**The task:** Pull out the lines from the line containing "Turn this picture" through the line containing "const layerHeight = 1.5", both lines included, and copy them exactly.

**Listed entries:**
-- begin --

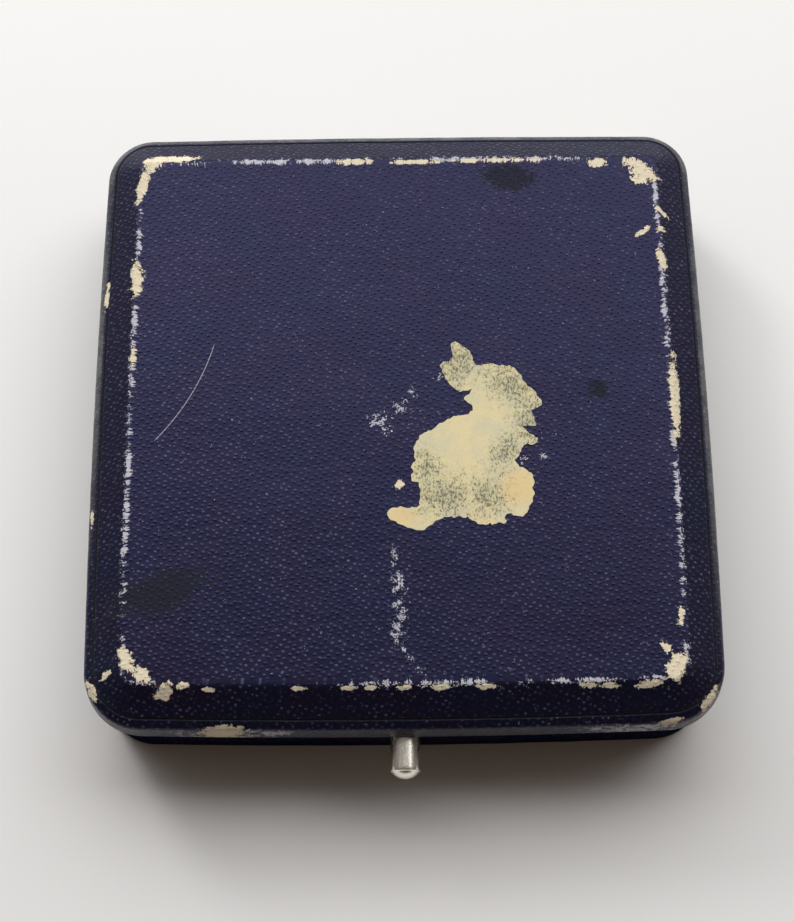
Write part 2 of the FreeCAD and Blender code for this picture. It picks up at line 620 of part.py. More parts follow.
housing = doc.addObject("PartDesign::Body", "housing_body")
front_top = f"({RIM} - plate_thickness / 2)"
housing_top = f"({LID_RIM} + plate_thickness)"
roof_front = f"({HOOK_BACK} + press_travel + fit_gap)"
housing_section = [(PLATE_Y, HOUSING_BOTTOM), (HOUSING_BACK, HOUSING_BOTTOM), (HOUSING_BACK, housing_top),
                   (roof_front, housing_top), (roof_front, f"{housing_top} - plate_thickness"),
                   (SPRING_BACK, f"{housing_top} - plate_thickness"),
                   (SPRING_BACK, f"{HOUSING_BOTTOM} + plate_thickness"),
                   (f"{PLATE_Y} + plate_thickness", f"{HOUSING_BOTTOM} + plate_thickness"),
                   (f"{PLATE_Y} + plate_thickness", front_top), (PLATE_Y, front_top)]
pad(housing, closed_sketch(housing, "housing_section", "YZ_Plane", "0 * skin", housing_section),
    "2 * catch_half_width", True)
node(cut("housing_blank", housing, stem_guide, catch_nail_group), "catch_housing")

spring = doc.addObject("PartDesign::Body", "spring_body")
wire_section = spring.newObject("Sketcher::SketchObject", "spring_wire_section")
level_plane = [part for part in spring.Origin.OriginFeatures if part.Role == "XY_Plane"][0]
wire_section.AttachmentSupport = [(level_plane, "")]
wire_section.MapMode = "FlatFace"
wire_section.addGeometry(Part.Circle(FreeCAD.Vector(value("spring_radius"), value("spring_wire"), 0),
                                     FreeCAD.Vector(0, 0, 1), value("spring_wire")))
wire_constraints = (("Radius", "spring_wire"), ("DistanceX", "spring_radius"), ("DistanceY", "spring_wire"))
for index, (kind, text) in enumerate(wire_constraints):
    if kind == "Radius":
        wire_section.addConstraint(Sketcher.Constraint(kind, 0, value(text)))
    else:
        wire_section.addConstraint(Sketcher.Constraint(kind, -1, 1, 0, 3, value(text)))
    bind(wire_section, **{f"Constraints[{index}]": text})
coil = spring.newObject("PartDesign::AdditiveHelix", "spring_coil")
coil.Profile = wire_section
coil.ReferenceAxis = (wire_section, ["V_Axis"])
coil.Mode = "height-turns-angle"
coil.Turns = SPRING_TURNS
bind(coil, Height="spring_length - 2 * spring_wire")
bind(spring, Placement__Base__y=WASHER_BACK, Placement__Base__z=BUTTON_Z)
doc.recompute()
node(spring, "catch_spring")

# ---------------------------------------------------------------- test everything, then write it

doc.recompute()
faults = [f"{obj.Name}: {obj.State}" for obj in doc.Objects if {"Invalid", "Error"} & set(obj.State)]
for piece in NODES:
    if piece.Shape.isNull() or not piece.Shape.isValid() or not piece.Shape.Solids:
        faults.append(f"{piece.Label}: bad shape")
if faults:
    raise RuntimeError("; ".join(faults))

os.makedirs("parts", exist_ok=True)
for piece in NODES:
    piece.Shape.exportStep(os.path.join("parts", piece.Label + ".step"))
    bounds = piece.Shape.optimalBoundingBox()
    print(f"{piece.Label:18s} solids {len(piece.Shape.Solids)} volume {piece.Shape.Volume:9.2f} "
          f"X {bounds.XMin:7.2f} {bounds.XMax:6.2f} Y {bounds.YMin:7.2f} {bounds.YMax:6.2f} "
          f"Z {bounds.ZMin:6.2f} {bounds.ZMax:6.2f}")
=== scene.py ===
"""Looks of a small hinged case for drafting instruments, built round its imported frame.

The case is made of a base and a lid, each a wooden frame covered in pebbled leatherette, with a
push-button catch at the front. Lengths in the classes below are in millimetres, and turn into metres
only when a mesh is made.
"""

import json
import logging
import math
from dataclasses import dataclass
from enum import Enum

import bpy
import numpy as np
from mathutils import Matrix, Vector, geometry, noise


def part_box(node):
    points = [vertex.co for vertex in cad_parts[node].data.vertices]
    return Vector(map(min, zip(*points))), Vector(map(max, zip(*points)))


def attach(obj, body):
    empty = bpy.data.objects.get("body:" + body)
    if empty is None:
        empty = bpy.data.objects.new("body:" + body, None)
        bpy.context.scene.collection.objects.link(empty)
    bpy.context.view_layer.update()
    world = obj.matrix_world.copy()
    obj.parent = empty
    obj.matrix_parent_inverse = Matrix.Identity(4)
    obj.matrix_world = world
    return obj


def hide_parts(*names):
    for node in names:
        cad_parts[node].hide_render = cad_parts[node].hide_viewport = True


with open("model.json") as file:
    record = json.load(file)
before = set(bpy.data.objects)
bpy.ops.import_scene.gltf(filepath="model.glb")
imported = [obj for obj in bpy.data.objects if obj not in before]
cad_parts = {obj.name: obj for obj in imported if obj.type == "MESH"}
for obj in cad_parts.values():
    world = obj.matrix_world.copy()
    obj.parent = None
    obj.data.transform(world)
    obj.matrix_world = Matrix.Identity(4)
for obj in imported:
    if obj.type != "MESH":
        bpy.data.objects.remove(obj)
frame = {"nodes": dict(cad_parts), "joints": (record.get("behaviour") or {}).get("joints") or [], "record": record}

LOG = logging.getLogger("instrument_case")
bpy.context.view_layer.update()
MM = 0.001

Colour = tuple[float, float, float]
Point = tuple[float, float]


# ---------------------------------------------------------------------------------------------
# Node recipes
# ---------------------------------------------------------------------------------------------


class Recipe:
    """The node tree of one finish, written a node at a time."""

    def __init__(self, name: str) -> None:
        """Starts a material that holds one Principled shader.

        Args:
            name: the material's name.
        """
        self.material = bpy.data.materials.new(name)
        self.material.use_nodes = True
        self.tree = self.material.node_tree
        self.shader = self.tree.nodes["Principled BSDF"]

    def feed(self, socket: bpy.types.NodeSocket, value: object) -> None:
        """Gives a socket a link or a plain value.

        Args:
            socket: the input to set.
            value: another node's output, a number or a tuple.
        """
        if isinstance(value, bpy.types.NodeSocket):
            self.tree.links.new(value, socket)
        elif socket.type == "RGBA":
            socket.default_value = (*value, 1.0)
        else:
            socket.default_value = value

    def node(self, kind: str, sockets: dict[str | int, object], **settings: object) -> bpy.types.Node:
        """Adds one node.

        Args:
            kind: the node's type name.
            sockets: what each input holds.
            **settings: the node's own properties.

        Returns:
            The new node.
        """
        made = self.tree.nodes.new(kind)
        for key, value in settings.items():
            setattr(made, key, value)
        for key, value in sockets.items():
            self.feed(made.inputs[key], value)
        return made

    def surface(self, **sockets: object) -> None:
        """Sets the shader's inputs, with an underscore in a name standing for a space.

        Args:
            **sockets: the value or link of each input.
        """
        for key, value in sockets.items():
            self.feed(self.shader.inputs[key.replace("_", " ")], value)

    def place(self) -> bpy.types.NodeSocket:
        """Returns the point on the piece in millimetres."""
        where = self.node("ShaderNodeTexCoord", {}).outputs["Object"]
        return self.node("ShaderNodeVectorMath", {0: where, "Scale": 1 / MM}, operation="SCALE").outputs[0]

    def lay(self) -> bpy.types.NodeSocket:
        """Returns the point on the flat sheet that the cover was cut from, in millimetres."""
        return self.node("ShaderNodeAttribute", {}, attribute_name="lay").outputs["Vector"]

    def mark(self, kind: "Wear") -> bpy.types.NodeSocket:
        """Returns how deep inside a worn place or painted-sheen patch of one kind a point is."""
        return self.node("ShaderNodeAttribute", {}, attribute_name=kind.value).outputs["Fac"]

    def turned(self, where: bpy.types.NodeSocket, scale: tuple[float, float, float], degrees: float = 0.0,
               axis: int = 2) -> bpy.types.NodeSocket:
        """Turns and stretches a place.

        Args:
            where: the place.
            scale: the stretch along each axis after the turn.
            degrees: the turn.
            axis: the axis of the turn, 0 to 2.

        Returns:
            The changed place.
        """
        turn = [0.0, 0.0, 0.0]
        turn[axis] = math.radians(degrees)
        return self.node("ShaderNodeMapping", {"Vector": where, "Rotation": turn, "Scale": scale}).outputs[0]

    def mottle(self, where: bpy.types.NodeSocket, scale: float, detail: float = 2.0,
               rough: float = 0.5) -> bpy.types.NodeSocket:
        """Returns soft noise from 0 to 1.

        Args:
            where: the place that it is read at.
            scale: cells to a millimetre.
            detail: octaves.
            rough: how strong the finer octaves are.
        """
        sockets = {"Vector": where, "Scale": scale, "Detail": detail, "Roughness": rough}
        return self.node("ShaderNodeTexNoise", sockets).outputs["Fac"]

    def cells(self, where: bpy.types.NodeSocket, scale: float, scatter: float,
              soft: float = 0.4) -> bpy.types.NodeSocket:
        """Returns the distance to the nearest pebble's middle.

        Args:
            where: the place that it is read at.
            scale: pebbles to a millimetre.
            scatter: how far they stray from a grid.
            soft: how much they melt into each other.
        """
        sockets = {"Vector": where, "Scale": scale, "Randomness": scatter, "Smoothness": soft}
        return self.node("ShaderNodeTexVoronoi", sockets, voronoi_dimensions="2D",
                         feature="SMOOTH_F1").outputs["Distance"]

    def sum(self, first: object, second: object, operation: str = "ADD") -> bpy.types.NodeSocket:
        """Returns two numbers put together by one math operation."""
        return self.node("ShaderNodeMath", {0: first, 1: second}, operation=operation).outputs[0]

    def ramp(self, value: object, low: float, high: float, start: float = 0.0,
             end: float = 1.0) -> bpy.types.NodeSocket:
        """Returns a smooth step.

        Args:
            value: the number that is read.
            low: where the step begins.
            high: where it ends.
            start: what it gives below low.
            end: what it gives above high.
        """
        sockets = {"Value": value, "From Min": low, "From Max": high, "To Min": start, "To Max": end}
        return self.node("ShaderNodeMapRange", sockets, interpolation_type="SMOOTHSTEP").outputs["Result"]

    def tint(self, factor: object, low: object, high: object) -> bpy.types.NodeSocket:
        """Returns a colour between two.

        Args:
            factor: 0 for the first and 1 for the second.
            low: the first colour.
            high: the second colour.
        """
        mix = self.tree.nodes.new("ShaderNodeMix")
        mix.data_type = "RGBA"
        self.feed(mix.inputs[0], factor)
        self.feed(mix.inputs[6], low)
        self.feed(mix.inputs[7], high)
        return mix.outputs[2]

    def relief(self, height: object, depth: float, strength: float = 1.0,
               under: object = None) -> bpy.types.NodeSocket:
        """Returns a normal bent by a height.

        Args:
            height: the height, 0 to 1.
            depth: what 1 stands for, in millimetres.
            strength: how much of the bend is kept.
            under: the normal that it is laid on.
        """
        sockets = {"Height": height, "Distance": depth * MM, "Strength": strength}
        if under is not None:
            sockets["Normal"] = under
        return self.node("ShaderNodeBump", sockets).outputs["Normal"]


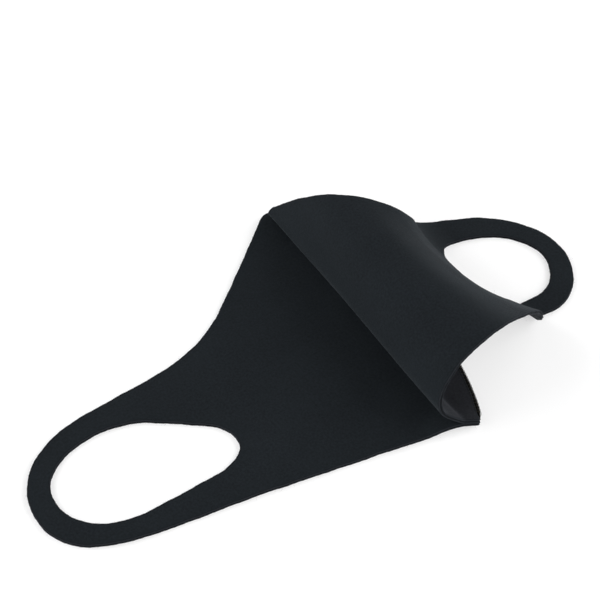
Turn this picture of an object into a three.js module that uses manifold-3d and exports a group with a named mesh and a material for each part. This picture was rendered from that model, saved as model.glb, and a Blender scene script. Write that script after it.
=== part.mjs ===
// A cloth face mask with two ear loops, lying opened on a table: the left half is flat. The right half
// lies on it beside the centre seam, folds back, and arches up before its ear loop comes down flat.
// Millimetres, +Z up. The origin is under the middle of the mask, on the table.
import * as THREE from "three";
import { mergeVertices } from "three/addons/utils/BufferGeometryUtils.js";
import Module from "manifold-3d";

const wasm = await Module();
wasm.setup();

const cloth = 1.6; // thickness of the knitted cloth
const gap = 0.3; // air left between neighbouring pieces
const noseToChin = 136; // straight length of the centre seam of one half
const seamWidth = 1.4; // bonded bead along the two seam edges
const seamShare = 0.94; // the bead runs this share of the seam, from the chin
const noseCut = 0.985; // share of the seam where the nose tip is cut off round
const seamEdge = 1.2; // how far a half stops short of the seam curve
const curveSteps = 12; // straight pieces in each curve of the outline
const seamSteps = 18; // straight pieces in the seam curve
const gridShares = 10; // cells of the cloth's grid from its top edge to its bottom edge
const firstRow = -4; // grid lines before the first section and after the last one
const lastRow = 16;
const cutterDepth = 30; // height of the block that the outline is cut with
const domeRadius = 2000; // of the blank plate that the cloth is cut from
const slopeReach = 0.4; // half the step of the slopes that give the cloth's normal
const layerHeight = 1.5 * cloth + gap; // middle of the layer that lies on the left half

// The frame of one half: u runs from the seam to the ear, v from the chin to the nose.
const chin = new THREE.Vector3(67.5, -60.2, 0); // chin end of the seam on the table
const seamAngle = THREE.MathUtils.degToRad(127.4); // direction of the seam, chin to nose, on the table
const noseward = new THREE.Vector3(Math.cos(seamAngle), Math.sin(seamAngle), 0);
const earward = new THREE.Vector3(-noseward.y, noseward.x, 0);

// The right ear loop lies flat too, turned by this angle, with its pattern origin at this point.
const loopAngle = THREE.MathUtils.degToRad(-1.5);
const loopOrigin = new THREE.Vector3(-46.4, -44.1, 0);
const loopEarward = new THREE.Vector3(Math.cos(loopAngle), Math.sin(loopAngle), 0);
const loopNoseward = new THREE.Vector3(-Math.sin(loopAngle), Math.cos(loopAngle), 0);

// Sections of the right half, seam side to ear side. Each is a line across the cloth, named by where it
// meets the top and bottom edges (distances along them from the nose and the chin), with the place of
// its two ends and how far its middle bows from straight.
const sections = [
  { name: "lens", top: -14, bottom: 2 },
  { name: "fold start", top: -6, bottom: 7 },
  { name: "fold", top: 0, bottom: 11, topAt: [-14, 45.9, 4.6], bottomAt: [57.5, -64.5, 7.5], bow: [0, 0, 0] },
  { name: "fold end", top: 6, bottom: 17, topAt: [-11, 44, 8], bottomAt: [53, -66, 12], bow: [-1, -0.5, 0] },
  { name: "low face", top: 20, bottom: 28, topAt: [-2, 40.5, 16], bottomAt: [51.5, -63.5, 20.5], bow: [-2, -1, 0] },
  { name: "high face", top: 36, bottom: 44, topAt: [10, 34.5, 25], bottomAt: [60, -54.5, 31], bow: [-3.5, -1.5, 0.5] },
  { name: "crest", top: 52, bottom: 60, topAt: [24, 29.5, 28.5], bottomAt: [73, -43, 33.5], bow: [-4.5, -1.5, 0.5] },
  { name: "shoulder", top: 67, bottom: 78, topAt: [36.5, 26.5, 26], bottomAt: [84, -30, 25.5], bow: [-4.5, -2, -1.5] },
  { name: "back", top: 82, bottom: 98, topAt: [44.5, 28, 18], bottomAt: [92, -18.5, 14], bow: [-5, -3, -3] },
  { name: "foot", top: 95, bottom: 122, topAt: [45.5, 36, 7.5], bottomAt: [94, -13.5, 5.5], bow: [-4.6, -0.6, -1.5] },
  { name: "neck", top: 108, bottom: 146, topAt: [55, 41.8, 1], bottomAt: [95.5, -10, 1], bow: [-2, 1, 0] },
  { name: "strap", top: 120, bottom: 158, topAt: [64.5, 43.8, 0.8], bottomAt: [107, -7.5, 0.8], bow: [0, 0, 0] },
  { name: "loop", top: 132, bottom: 170 },
  { name: "loop end", top: 144, bottom: 182 },
];
const flatSections = 2; // sections at each end that lie in a flat stretch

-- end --

**The completed task:**
Turn this picture of an object into a three.js module that uses manifold-3d and exports a group with a named mesh and a material for each part. This picture was rendered from that model, saved as model.glb, and a Blender scene script. Write that script after it.
=== part.mjs ===
// A cloth face mask with two ear loops, lying opened on a table: the left half is flat. The right half
// lies on it beside the centre seam, folds back, and arches up before its ear loop comes down flat.
// Millimetres, +Z up. The origin is under the middle of the mask, on the table.
import * as THREE from "three";
import { mergeVertices } from "three/addons/utils/BufferGeometryUtils.js";
import Module from "manifold-3d";

const wasm = await Module();
wasm.setup();

const cloth = 1.6; // thickness of the knitted cloth
const gap = 0.3; // air left between neighbouring pieces
const noseToChin = 136; // straight length of the centre seam of one half
const seamWidth = 1.4; // bonded bead along the two seam edges
const seamShare = 0.94; // the bead runs this share of the seam, from the chin
const noseCut = 0.985; // share of the seam where the nose tip is cut off round
const seamEdge = 1.2; // how far a half stops short of the seam curve
const curveSteps = 12; // straight pieces in each curve of the outline
const seamSteps = 18; // straight pieces in the seam curve
const gridShares = 10; // cells of the cloth's grid from its top edge to its bottom edge
const firstRow = -4; // grid lines before the first section and after the last one
const lastRow = 16;
const cutterDepth = 30; // height of the block that the outline is cut with
const domeRadius = 2000; // of the blank plate that the cloth is cut from
const slopeReach = 0.4; // half the step of the slopes that give the cloth's normal
const layerHeight = 1.5 * cloth + gap; // middle of the layer that lies on the left half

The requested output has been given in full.